2008年05月28日(水)高知工科大国際交流センター長 伴 美喜子
「マハティール前首相、UNMO離党」のニュースを知った時、2つの思いが頭をよぎった。
 ―マハティールは年をとって、気でも狂ったのか!?
 ―政治とは不可解なもの。何でもありなのだろうか。
 実はこのニュースは余震であった。大地震は2008年3月8日の第12回総選挙で起きている。UMNO(統一マレー国民組織)を中核とするBN(与党・ 国民戦線)は、解散時の198席を140席にまで後退させ、連邦を構成する13州のうち5つの州議会で野党に破れたのである。前回2004年の総選挙で9 割という史上最高の支持率を得ていながら、今回は「3分の2割れ」という大敗ぶりである。
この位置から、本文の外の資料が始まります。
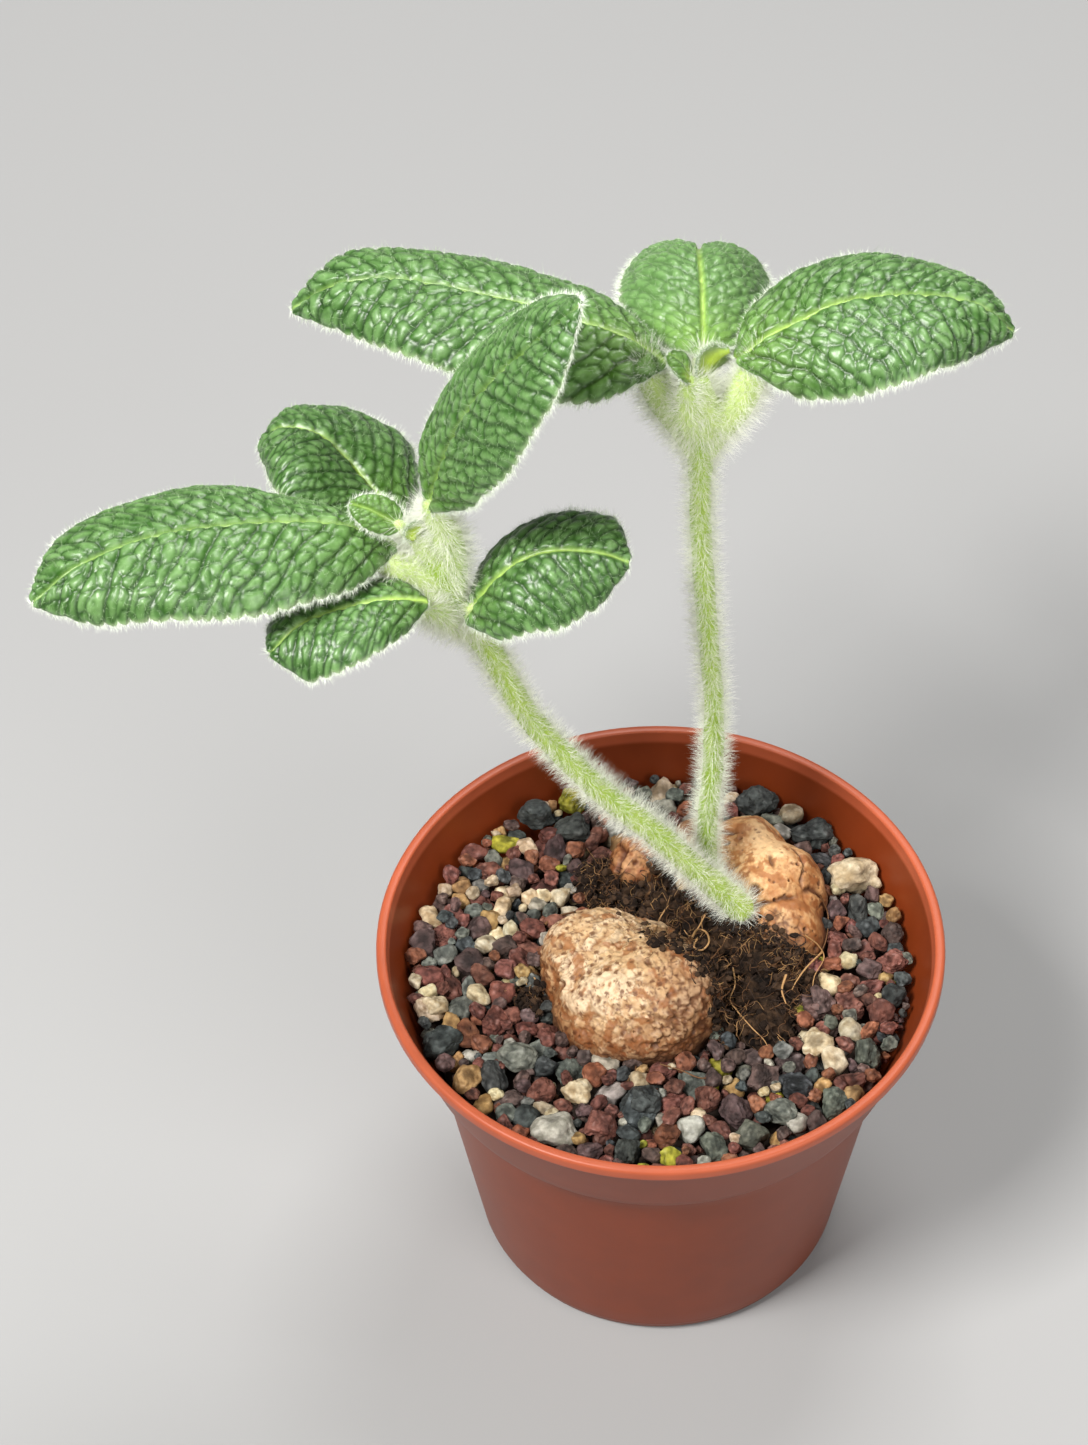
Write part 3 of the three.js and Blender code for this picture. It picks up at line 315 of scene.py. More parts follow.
# ------------------------------------------------------------------ leaves
RAILS = {
    'leaf_r_west': dict(
        m=[[1.1,18.1,197.3],[-5.4,21.6,200.3],[-13.0,25.5,200.2],[-20.7,29.2,200.1],[-28.7,32.4,199.6],[-36.7,34.7,199.7],[-44.8,36.1,199.8],[-53.0,36.6,197.8],[-60.4,36.7,192.0]],
        a=[[1.1,18.1,197.3],[-2.8,28.6,194.8],[-8.4,36.6,194.0],[-16.0,41.8,193.3],[-24.3,45.8,193.3],[-33.4,48.0,193.7],[-42.8,48.2,194.5],[-52.0,45.7,195.1],[-60.4,36.7,192.0]],
        b=[[1.1,18.1,197.3],[-9.0,14.4,194.4],[-17.3,14.3,193.9],[-24.9,16.1,194.5],[-31.6,18.6,195.4],[-37.9,21.2,196.1],[-44.1,24.6,195.9],[-50.8,29.5,194.2],[-60.4,36.7,192.0]]),
    'leaf_r_north': dict(
        m=[[6.3,24.4,192.3],[6.5,30.7,191.0],[6.6,37.1,190.6],[6.6,43.2,190.6],[6.4,48.8,190.2],[6.3,53.6,188.6],[6.5,57.7,185.7],[6.6,61.1,181.6],[6.7,64.1,175.8]],
        a=[[6.3,24.4,192.3],[-1.5,30.3,190.4],[-5.2,36.5,189.7],[-6.6,42.2,189.0],[-6.6,46.9,187.2],[-6.2,51.1,185.0],[-5.3,55.7,182.8],[-2.6,61.0,180.8],[6.7,64.1,175.8]],
        b=[[6.3,24.4,192.3],[13.2,31.4,188.3],[16.2,38.3,185.9],[17.5,43.8,184.4],[18.0,47.9,183.6],[18.2,51.3,182.9],[17.7,55.3,182.0],[15.7,60.3,180.5],[6.7,64.1,175.8]]),
    'leaf_r_east': dict(
        m=[[11.3,18.3,197.8],[15.8,19.5,202.1],[21.3,21.1,204.2],[26.8,22.5,206.4],[32.7,23.3,207.1],[38.8,23.6,207.1],[44.8,23.3,206.8],[50.7,22.5,205.0],[55.4,21.5,200.3]],
        a=[[11.3,18.3,197.8],[13.9,28.6,199.2],[18.9,34.5,200.1],[25.1,37.5,201.2],[31.8,38.8,201.8],[38.5,38.1,201.1],[44.8,35.5,200.4],[50.7,31.0,200.8],[55.4,21.5,200.3]],
        b=[[11.3,18.3,197.8],[19.8,12.2,196.8],[25.1,10.0,198.5],[29.9,9.0,200.2],[34.1,8.7,201.8],[38.2,9.2,203.0],[42.4,11.1,203.4],[47.3,14.7,201.7],[55.4,21.5,200.3]]),
    'leaf_r_bud_a': dict(
        m=[[3.8,15.2,196.1],[3.7,15.5,196.8],[3.4,15.9,197.5],[3.1,16.2,198.1],[2.7,16.6,198.6],[2.2,16.9,199.2],[1.7,17.2,199.6],[1.1,17.4,199.9],[0.4,17.6,200.1]],
        a=[[3.8,15.2,196.1],[3.9,17.1,196.1],[3.9,18.2,196.3],[3.9,19.0,196.8],[3.7,19.6,197.5],[3.2,20.0,198.1],[2.3,19.9,198.5],[1.4,19.3,199.1],[0.4,17.6,200.1]],
        b=[[3.8,15.2,196.1],[3.3,14.0,197.5],[2.7,13.5,198.5],[2.2,13.5,199.2],[1.8,13.6,199.8],[1.3,13.9,200.2],[0.9,14.4,200.5],[0.5,15.4,200.3],[0.4,17.6,200.1]]),
    'leaf_r_bud_b': dict(
        m=[[5.8,17.0,194.1],[6.2,17.4,194.9],[6.6,17.8,195.6],[7.1,18.2,196.2],[7.7,18.5,196.9],[8.4,18.8,197.5],[9.1,19.0,198.1],[9.8,19.0,198.7],[10.7,19.1,199.3]],
        a=[[5.8,17.0,194.1],[5.6,15.9,195.9],[5.4,15.9,197.5],[5.4,16.4,198.7],[5.6,17.0,199.6],[6.3,17.6,200.4],[7.3,18.1,200.8],[8.5,18.7,200.7],[10.7,19.1,199.3]],
        b=[[5.8,17.0,194.1],[7.1,18.6,193.7],[7.9,19.5,193.6],[8.6,20.1,193.9],[9.3,20.3,194.3],[10.1,20.5,194.9],[10.8,20.4,195.8],[11.3,19.9,197.2],[10.7,19.1,199.3]]),
    'leaf_l_north': dict(
        m=[[-37.6,4.5,178.6],[-36.1,4.5,185.9],[-34.0,4.7,192.7],[-31.5,4.9,199.1],[-28.4,4.9,205.0],[-24.7,4.7,210.3],[-20.7,4.3,215.3],[-16.9,3.7,220.4],[-13.0,3.3,225.3]],
        a=[[-37.6,4.5,178.6],[-38.5,12.8,186.5],[-35.6,16.5,192.3],[-31.4,18.3,198.3],[-27.0,18.7,204.1],[-22.7,18.0,209.6],[-18.3,15.9,214.6],[-14.0,11.0,219.4],[-13.0,3.3,225.3]],
        b=[[-37.6,4.5,178.6],[-31.5,-1.3,185.4],[-28.5,-4.4,192.1],[-25.8,-6.2,197.5],[-23.3,-6.8,202.6],[-20.9,-6.7,207.7],[-17.8,-5.9,212.7],[-15.5,-3.6,217.7],[-13.0,3.3,225.3]]),
    'leaf_l_back': dict(
        m=[[-42.3,18.6,161.4],[-45.1,21.3,162.7],[-47.8,24.2,163.7],[-50.3,26.9,165.3],[-53.0,29.1,167.1],[-55.9,31.0,169.0],[-59.6,32.4,169.4],[-63.3,33.1,168.7],[-66.7,33.4,164.4]],
        a=[[-42.3,18.6,161.4],[-40.4,26.9,159.5],[-40.4,33.7,159.9],[-42.3,38.8,161.3],[-46.9,42.0,161.9],[-51.7,43.7,162.3],[-56.5,43.7,162.7],[-61.1,41.4,164.3],[-66.7,33.4,164.4]],
        b=[[-42.3,18.6,161.4],[-52.1,17.7,163.1],[-55.4,17.3,164.3],[-58.0,17.4,165.9],[-59.9,17.8,167.6],[-61.6,18.5,168.4],[-63.0,20.4,168.1],[-64.4,24.4,166.0],[-66.7,33.4,164.4]]),
    'leaf_l_west': dict(
        m=[[-42.1,6.1,169.1],[-49.3,4.9,174.8],[-56.9,3.7,177.5],[-64.7,2.3,178.8],[-72.4,0.4,179.9],[-80.0,-1.7,180.5],[-87.3,-4.4,180.0],[-94.3,-7.4,178.1],[-100.3,-10.1,173.3]],
        a=[[-42.1,6.1,169.1],[-52.2,12.0,169.5],[-60.7,14.5,170.3],[-68.8,15.4,172.3],[-76.7,14.3,173.8],[-84.5,11.4,174.6],[-91.7,7.3,175.2],[-97.9,0.9,175.4],[-100.3,-10.1,173.3]],
        b=[[-42.1,6.1,169.1],[-49.0,-3.5,170.3],[-55.7,-8.6,172.8],[-62.2,-11.9,173.9],[-68.8,-13.6,174.8],[-75.4,-14.4,175.2],[-82.4,-14.5,174.6],[-90.0,-13.8,172.9],[-100.3,-10.1,173.3]]),
    'leaf_l_low_west': dict(
        m=[[-37.6,-2.3,164.8],[-41.0,-3.1,166.4],[-44.5,-3.8,167.1],[-48.0,-4.6,167.1],[-51.4,-5.7,167.1],[-54.8,-6.9,166.9],[-57.9,-8.3,166.5],[-60.5,-10.0,165.3],[-63.0,-11.5,162.7]],
        a=[[-37.6,-2.3,164.8],[-42.2,2.5,164.8],[-46.3,4.1,163.5],[-50.2,3.8,162.1],[-54.0,3.0,161.4],[-57.6,1.6,161.3],[-60.9,-0.6,161.6],[-63.3,-4.6,162.0],[-63.0,-11.5,162.7]],
        b=[[-37.6,-2.3,164.8],[-41.0,-8.2,164.8],[-43.5,-11.6,165.8],[-46.0,-13.9,166.0],[-48.6,-15.4,165.6],[-51.4,-16.2,164.6],[-54.3,-16.4,163.2],[-57.6,-15.7,161.7],[-63.0,-11.5,162.7]]),
    'leaf_l_low_east': dict(
        m=[[-32.4,1.8,155.5],[-30.2,2.6,159.8],[-27.6,3.5,163.2],[-24.5,4.4,166.1],[-20.9,4.9,168.1],[-17.0,4.9,169.1],[-13.0,4.6,169.3],[-9.1,4.0,169.0],[-5.3,3.7,167.2]],
        a=[[-32.4,1.8,155.5],[-30.2,8.5,158.0],[-27.9,12.5,160.4],[-24.4,14.7,162.7],[-20.3,15.9,164.9],[-15.8,16.0,166.5],[-11.2,14.8,167.6],[-7.1,11.5,168.4],[-5.3,3.7,167.2]],
        b=[[-32.4,1.8,155.5],[-27.1,-2.9,156.7],[-23.9,-4.5,159.3],[-21.0,-4.9,161.2],[-18.1,-5.1,161.6],[-15.4,-4.2,162.0],[-12.7,-2.6,162.6],[-9.9,-1.0,163.3],[-5.3,3.7,167.2]]),
    'leaf_l_bud_a': dict(
        m=[[-41.8,5.2,174.0],[-42.8,5.3,174.9],[-43.9,5.5,175.8],[-44.9,5.6,176.5],[-46.0,5.8,177.2],[-47.0,5.9,177.8],[-48.1,6.1,178.2],[-49.2,6.3,178.5],[-50.2,6.4,178.8]],
        a=[[-41.8,5.2,174.0],[-41.8,6.9,175.8],[-42.5,7.6,177.0],[-43.4,8.0,177.8],[-44.5,8.1,178.5],[-45.7,8.1,178.9],[-47.0,7.9,179.2],[-48.4,7.5,179.2],[-50.2,6.4,178.8]],
        b=[[-41.8,5.2,174.0],[-43.8,3.8,174.1],[-45.2,3.4,174.6],[-46.4,3.3,175.3],[-47.5,3.4,175.9],[-48.4,3.8,176.6],[-49.2,4.3,177.2],[-49.9,5.1,177.9],[-50.2,6.4,178.8]]),
    'leaf_l_bud_b': dict(
        m=[[-40.4,4.2,172.2],[-40.3,4.4,172.7],[-40.1,4.7,173.2],[-39.9,4.9,173.6],[-39.6,5.1,174.0],[-39.2,5.2,174.4],[-38.8,5.4,174.6],[-38.4,5.5,174.9],[-37.9,5.6,175.2]],
        a=[[-40.4,4.2,172.2],[-41.4,3.9,173.1],[-41.5,3.8,174.0],[-41.5,4.1,175.0],[-41.0,4.2,175.7],[-40.3,4.4,176.2],[-39.6,4.7,176.5],[-38.9,5.0,176.2],[-37.9,5.6,175.2]],
        b=[[-40.4,4.2,172.2],[-39.3,5.0,172.1],[-39.0,5.5,172.0],[-38.7,5.8,172.1],[-38.4,6.0,172.3],[-38.1,6.1,172.6],[-37.8,6.2,173.0],[-37.8,6.0,173.7],[-37.9,5.6,175.2]]),
}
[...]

 マレーシアの政党は単なる政党ではない。好むと好まざると、BNはこの多民族国家の屋台骨で、この体制は百年ぐらいは続くだろうと見ていた私は、「これ は大変なことになるぞ!」と思った。マハティール時代に定着したと思われる「国のかたち」が揺らぎ始めたのであろうか。
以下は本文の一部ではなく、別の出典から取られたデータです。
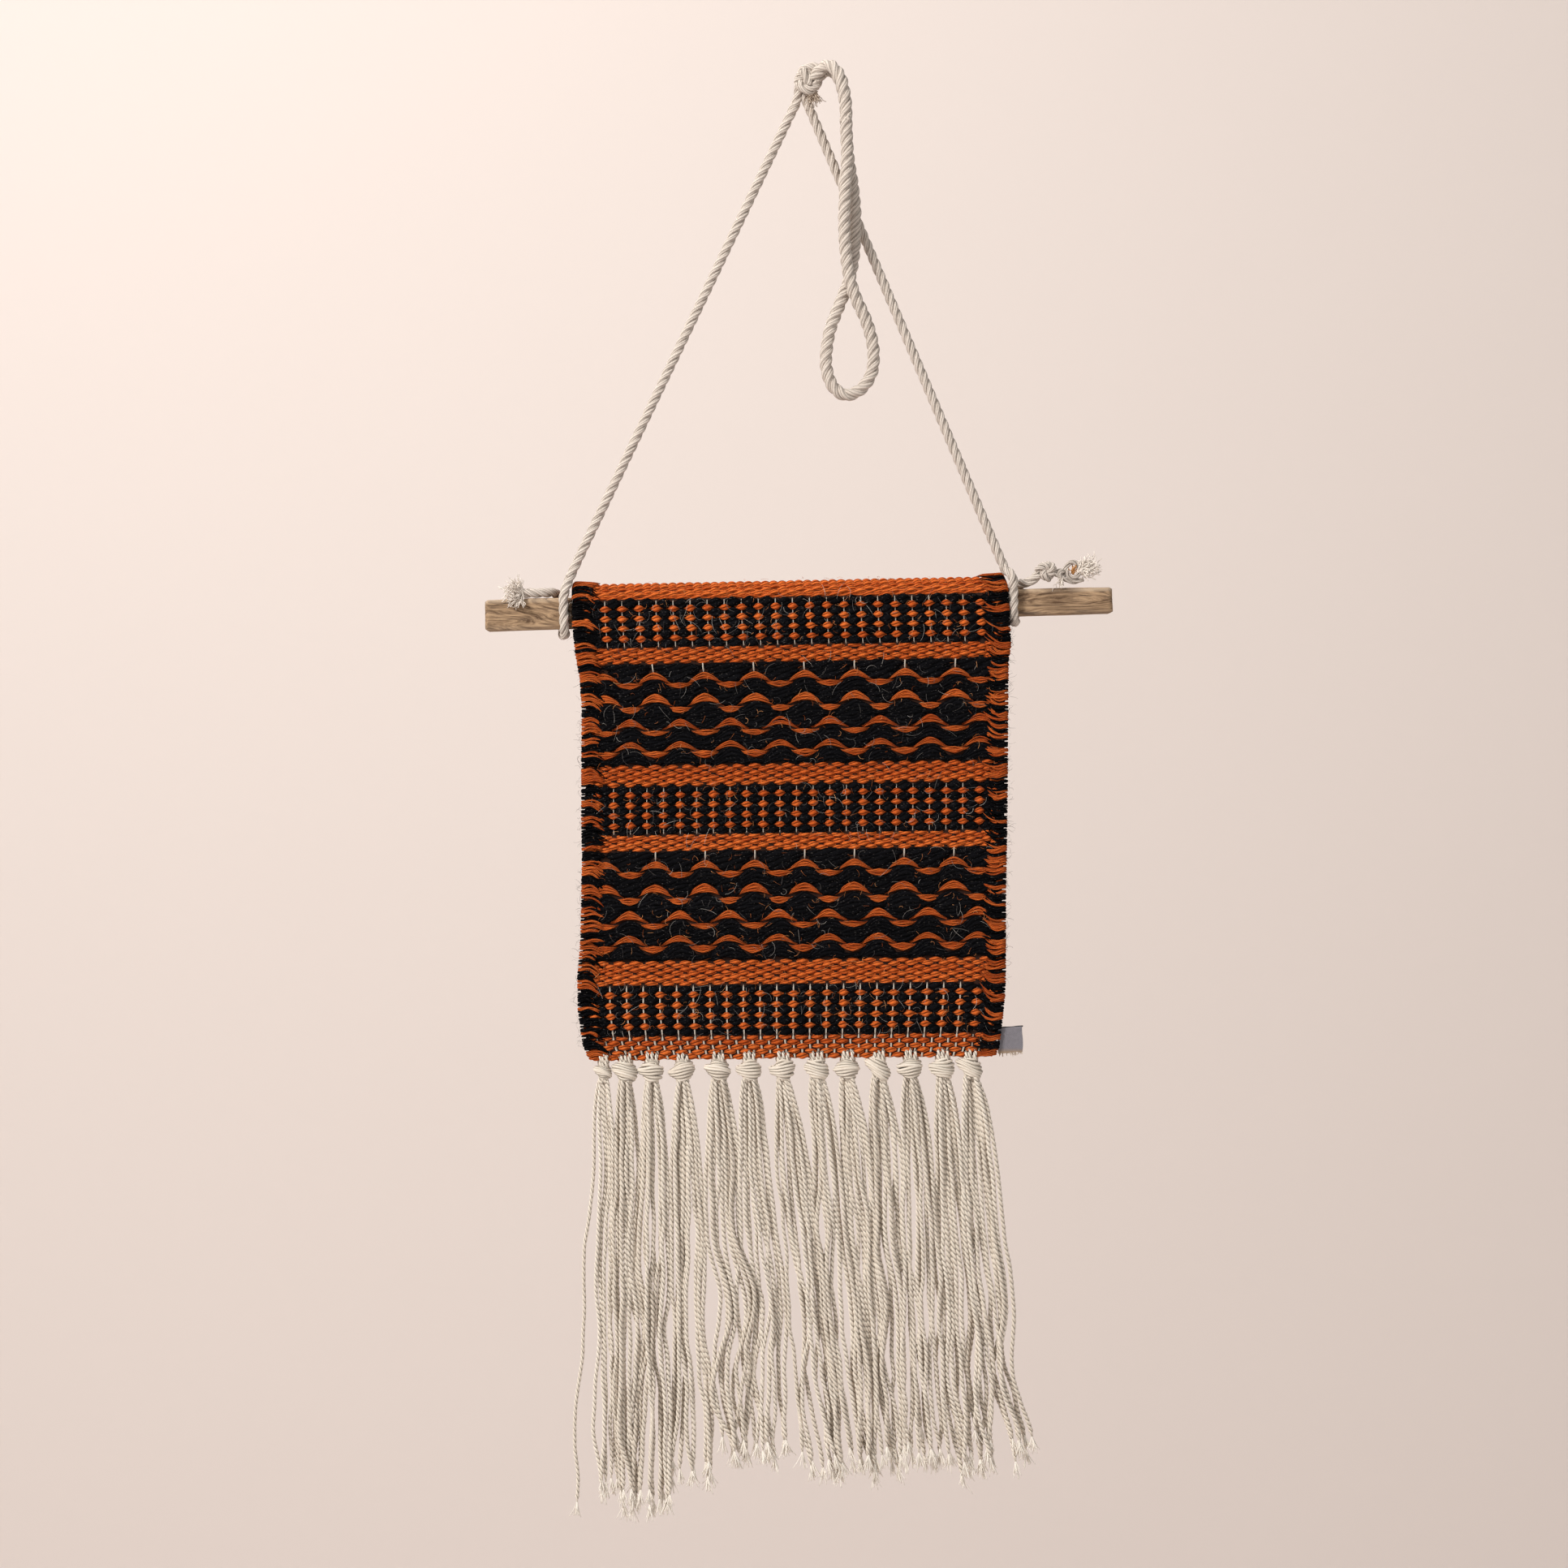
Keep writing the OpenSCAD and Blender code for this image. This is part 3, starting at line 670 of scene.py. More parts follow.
# one float: colour, column of warps, kind, top and low of its rows (mm), yarns, reach to its tips (warps)
floats = [("black", 3, "flat", 0.3, 3.7, 1, 2.82), ("black", 3, "flat", 2.6, 6.0, 1, 2.35),
          ("black", 3, "flat", 4.9, 8.9, 1, 1.7), ("rust", 0, "peak", 4.4, 7.9, 3, 2.05),
          ("rust", 3, "trough", 9.0, 12.6, 3, 1.4), ("black", 0, "peak", 7.6, 14.6, 3, 2.25),
          ("black", 3, "trough", 12.4, 20.8, 3, 1.8), ("rust", 0, "peak", 14.6, 18.9, 3, 2.05),
          ("rust", 3, "trough", 20.7, 24.4, 3, 1.4), ("black", 0, "diamond", 19.0, 32.6, 5, 2.7),
          ("black", 3, "flat", 24.5, 26.2, 1, 1.4), ("rust", 3, "peak", 26.6, 30.6, 3, 2.05),
          ("rust", 0, "trough", 32.2, 35.7, 3, 1.4), ("black", 3, "peak", 30.9, 37.8, 3, 2.25),
          ("black", 0, "trough", 35.2, 42.3, 3, 1.8), ("rust", 3, "peak", 37.6, 41.0, 3, 2.05),
          ("rust", 0, "trough", 42.1, 46.2, 3, 1.4), ("black", 3, "peak", 40.9, 48.0, 3, 2.25),
          ("black", 0, "flat", 46.8, 48.6, 1, 1.4)]
bands = {"backTop": (backEnd + 0.8, -2.7), "checkerA": (-2.7, 20.4), "second": (20.4, 28.3),
         "waveOne": (28.3, 77.7), "third": (77.7, 87.6), "checkerB": (87.6, 111.3), "fourth": (111.3, 119.2),
         "waveTwo": (119.2, 172.5), "fifth": (172.5, 184.4), "checkerC": (184.4, 208.8),
         "hem": (208.8, 220.3)}
bendDown = clothSizes["foldCentre"] + clothSizes["foldBelow"]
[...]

 5月の連休に「民族の政治は終わったのか-2008年のマレーシア総選挙の現地報告と分析―」と題する緊急?公開フォーラムが関西マレー世界研究会の主 催で開かれた。中堅・新進気鋭の研究者の分析を聞きながら、私はリーダーシップ(個人の影響力)ということを考えていた。今回マレーシアで起きていること は、マハティールという強いリーダーシップを失ったことによる現象ではないか。アブドゥラ首相はこの4年間何をしてきたのだろう。そして、MCA(マレー シア華人協会)やMIC(マレーシアインド人会議)の党首たちは?もう一つの鍵はアンワル元副首相の事実上の政治復帰。彼はこの国をどこへ導こうとしてい るのか。マレーシアは果たして民族横断的な社会に移行できるほど成熟しているのだろうか。
 マハティール前首相のUMNO離党は、ショック療法ではないか。「この国が危ない!マレー人、目覚めよ!」 1990年代後半の経済危機、政治危機の折 の前首相の、英断、実行力を思い出した。しかし、同氏が首相の座を引いてもう5年も経っている。人々の心が離れていっていることも事実だろう。
 KLの友人たちに聞いてみた。マハティールの強い支持者だった一人は言う。
「マハティールはもう出てくるべきではない。これから大変だ。マレー人社会は四つに分裂してしまったよ。マハティール、アブドゥラ、アンワル、そしてPAS(汎マレーシア・イスラーム党)。」
 遅かれ早かれ、ナジブ副首相が、首相となるだろう。ナジブの動きとリーダーシップが問われることとなる。
 私は拙著『マレーシア凛凛』で描いた「Sejahtera(平和な)Malaysia」が永遠であること、そして20世紀を代表するアジアの指導者マハティール前首相が晩節を汚さないことを祈らずにはいられない。